Problem to solve
Only the lines from the line with "What build123d script" through the line with "bamboo condiment caddy." should be copied, exactly as they appear, with both ends kept.

[Start of Data to process]

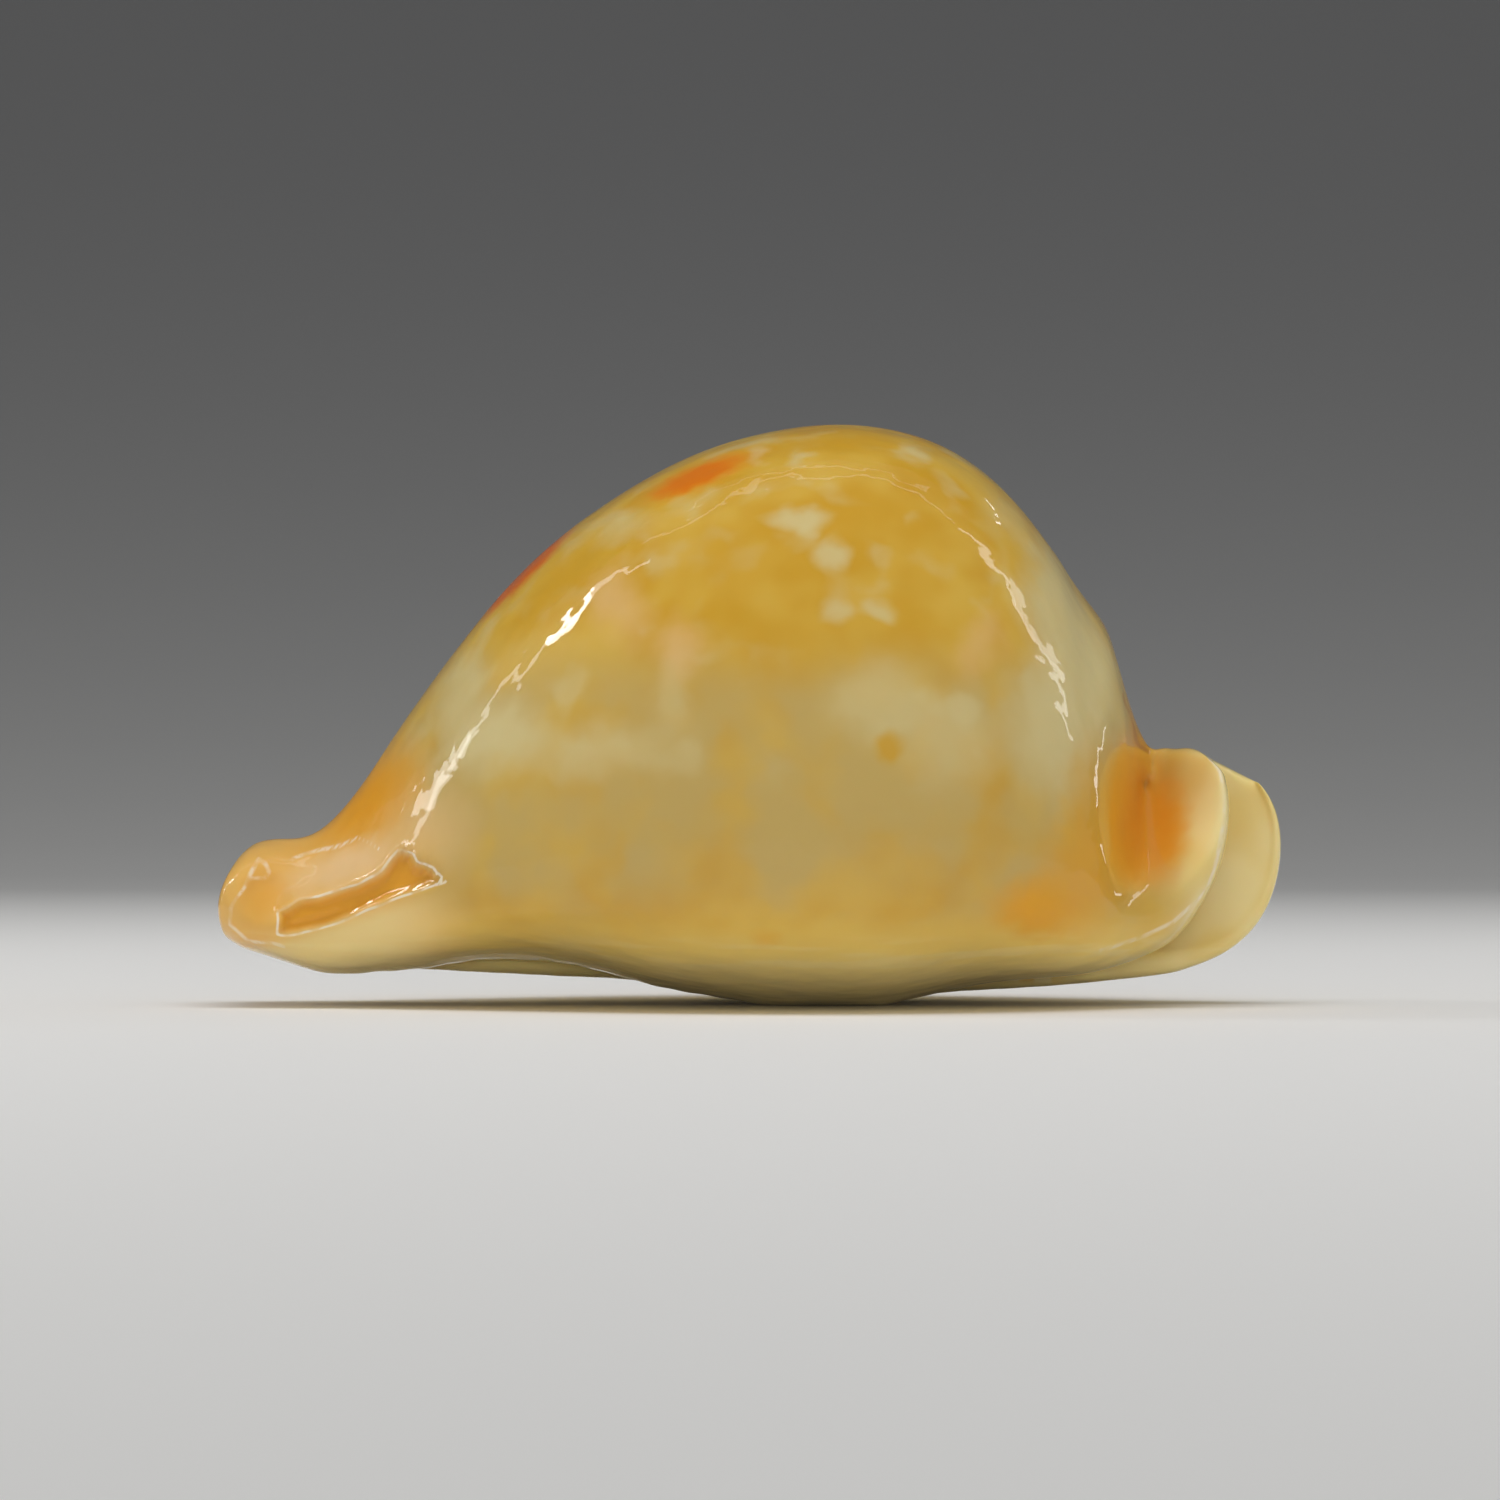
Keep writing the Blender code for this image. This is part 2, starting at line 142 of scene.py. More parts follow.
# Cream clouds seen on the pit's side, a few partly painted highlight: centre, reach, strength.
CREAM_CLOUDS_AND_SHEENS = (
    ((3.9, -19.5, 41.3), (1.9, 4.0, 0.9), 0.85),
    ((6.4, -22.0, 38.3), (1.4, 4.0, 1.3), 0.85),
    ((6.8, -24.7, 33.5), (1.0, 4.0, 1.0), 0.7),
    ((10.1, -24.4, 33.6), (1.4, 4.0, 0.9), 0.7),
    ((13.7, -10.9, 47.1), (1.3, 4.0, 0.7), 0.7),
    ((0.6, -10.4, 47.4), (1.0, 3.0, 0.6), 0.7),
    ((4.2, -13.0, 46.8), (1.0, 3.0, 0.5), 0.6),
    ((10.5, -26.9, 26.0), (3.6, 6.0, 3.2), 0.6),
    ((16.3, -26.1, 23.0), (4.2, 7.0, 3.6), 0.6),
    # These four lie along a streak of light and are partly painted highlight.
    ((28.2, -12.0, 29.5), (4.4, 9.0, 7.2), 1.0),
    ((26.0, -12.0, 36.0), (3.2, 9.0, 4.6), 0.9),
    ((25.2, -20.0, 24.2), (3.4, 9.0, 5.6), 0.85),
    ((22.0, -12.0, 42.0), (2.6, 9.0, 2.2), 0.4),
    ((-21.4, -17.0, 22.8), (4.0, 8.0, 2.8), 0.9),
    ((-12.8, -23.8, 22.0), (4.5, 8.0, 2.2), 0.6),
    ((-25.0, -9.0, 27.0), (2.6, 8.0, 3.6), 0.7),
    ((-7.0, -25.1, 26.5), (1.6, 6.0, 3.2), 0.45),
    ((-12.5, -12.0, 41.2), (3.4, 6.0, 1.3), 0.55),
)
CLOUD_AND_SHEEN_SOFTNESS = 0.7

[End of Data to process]
[Start of Data to process]

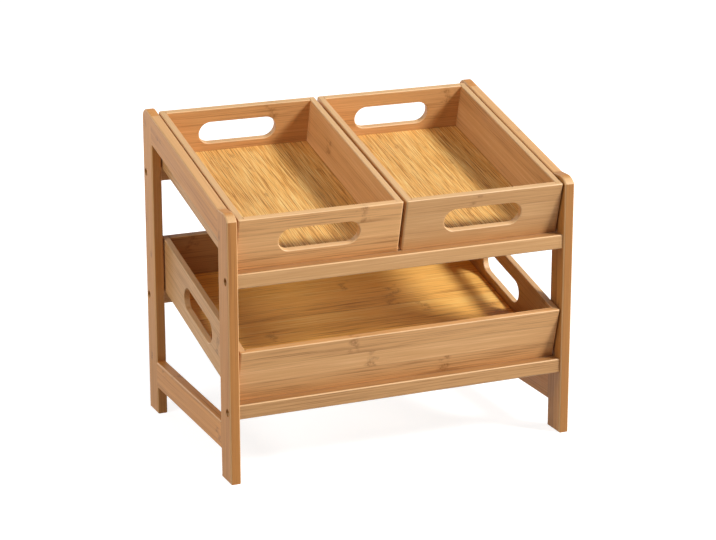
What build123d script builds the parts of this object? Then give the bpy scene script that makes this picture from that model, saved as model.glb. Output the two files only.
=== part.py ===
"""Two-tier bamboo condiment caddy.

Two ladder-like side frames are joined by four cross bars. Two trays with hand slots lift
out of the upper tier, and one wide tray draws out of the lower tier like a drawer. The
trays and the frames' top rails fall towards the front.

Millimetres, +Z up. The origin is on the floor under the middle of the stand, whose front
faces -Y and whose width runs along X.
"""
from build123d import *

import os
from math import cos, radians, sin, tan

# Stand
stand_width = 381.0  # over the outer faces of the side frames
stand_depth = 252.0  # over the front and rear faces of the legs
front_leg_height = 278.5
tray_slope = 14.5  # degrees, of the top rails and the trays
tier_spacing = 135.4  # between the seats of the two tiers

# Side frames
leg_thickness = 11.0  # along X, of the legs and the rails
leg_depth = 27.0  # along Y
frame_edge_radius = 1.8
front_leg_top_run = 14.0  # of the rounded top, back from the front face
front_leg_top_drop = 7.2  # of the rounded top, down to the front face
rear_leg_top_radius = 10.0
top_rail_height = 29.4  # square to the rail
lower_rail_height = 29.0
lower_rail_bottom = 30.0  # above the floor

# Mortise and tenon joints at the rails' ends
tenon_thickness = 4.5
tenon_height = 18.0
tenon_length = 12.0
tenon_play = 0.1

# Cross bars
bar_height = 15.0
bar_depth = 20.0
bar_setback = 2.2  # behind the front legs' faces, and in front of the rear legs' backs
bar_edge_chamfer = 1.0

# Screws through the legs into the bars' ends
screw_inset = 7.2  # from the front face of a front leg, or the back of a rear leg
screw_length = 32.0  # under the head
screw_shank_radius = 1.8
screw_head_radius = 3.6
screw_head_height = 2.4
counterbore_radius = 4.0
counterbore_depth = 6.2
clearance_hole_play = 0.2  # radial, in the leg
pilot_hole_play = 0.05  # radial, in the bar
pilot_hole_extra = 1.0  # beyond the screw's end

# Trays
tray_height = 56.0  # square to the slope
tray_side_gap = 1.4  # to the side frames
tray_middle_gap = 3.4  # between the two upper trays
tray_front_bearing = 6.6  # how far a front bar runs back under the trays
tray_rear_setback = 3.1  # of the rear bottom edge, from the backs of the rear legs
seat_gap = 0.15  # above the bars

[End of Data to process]
[Start of Data to process]

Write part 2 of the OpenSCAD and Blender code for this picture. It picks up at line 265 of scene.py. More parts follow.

[End of Data to process]

Response below
What build123d script builds the parts of this object? Then give the bpy scene script that makes this picture from that model, saved as model.glb. Output the two files only.
=== part.py ===
"""Two-tier bamboo condiment caddy.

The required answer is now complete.